A Framework for Practical Anonymous Credentials from Lattices
Ngoc Khanh Nguyen
Abstract:
We present a framework for building practical anonymous credential schemes based on the hardness of lattice problems. The running time of the prover and verifier is independent of the number of users and linear in the number of attributes. The security of our scheme is based on a new family of lattice assumptions which roughly states that given short pre-images of random elements in some set S, it is hard to create a pre-image for a fresh element in such a set.
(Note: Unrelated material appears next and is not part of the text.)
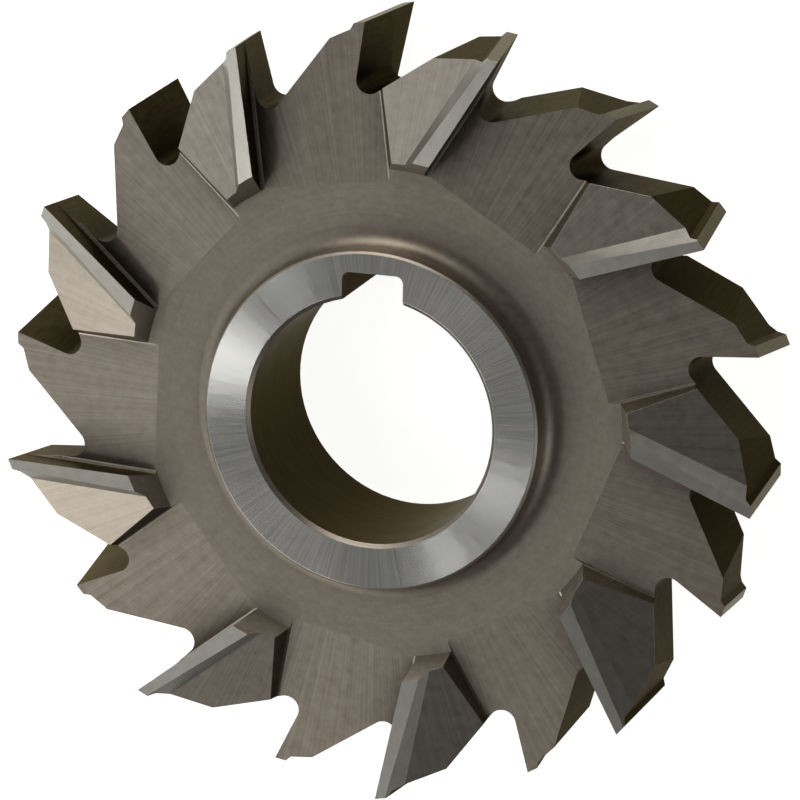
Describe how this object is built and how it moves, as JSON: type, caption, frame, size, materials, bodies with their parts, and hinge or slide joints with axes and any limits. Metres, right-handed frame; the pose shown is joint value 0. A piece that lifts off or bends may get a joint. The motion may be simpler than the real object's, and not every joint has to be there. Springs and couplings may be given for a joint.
{
  "type": "side and face milling cutter",
  "caption": "Side and face milling cutter with staggered teeth, a recessed web and a keyed bore for an arbor.",
  "frame": {"origin": "on the bore's axis at the lower hub face", "axes": "+Z along the bore's axis, +Y towards the keyway"},
  "size_m": [0.0994, 0.1, 0.02],
  "materials": {
    "cutter_steel": "ground and milled"
  },
  "bodies": {
    "root": {"cutter_body": "cutter_steel"}
  },
  "joints": []
}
We show that if the set admits efficient zero-knowledge proofs of knowledge of a commitment to a set element and its pre-image, then this yields practically-efficient privacy-preserving primitives such as blind signatures, anonymous credentials, and group signatures. We propose a candidate instantiation of a function from this family which allows for such proofs and thus yields practical lattice-based primitives.
Bio:
Ngoc Khanh Nguyen is postdoctoral researcher at EPFL, hosted by Prof. Alessandro Chiesa. His current topics of interests are (but not limited to) lattice-based cryptography and efficient post-quantum zero-knowledge proofs. Previously, he obtained his PhD degree at ETH Zurich and IBM Research Europe - Zurich, supervised by Dr Vadim Lyubashevsky and Prof. Dennis Hofheinz. Before that, he did his undergraduate and master studies at the University of Bristol, UK.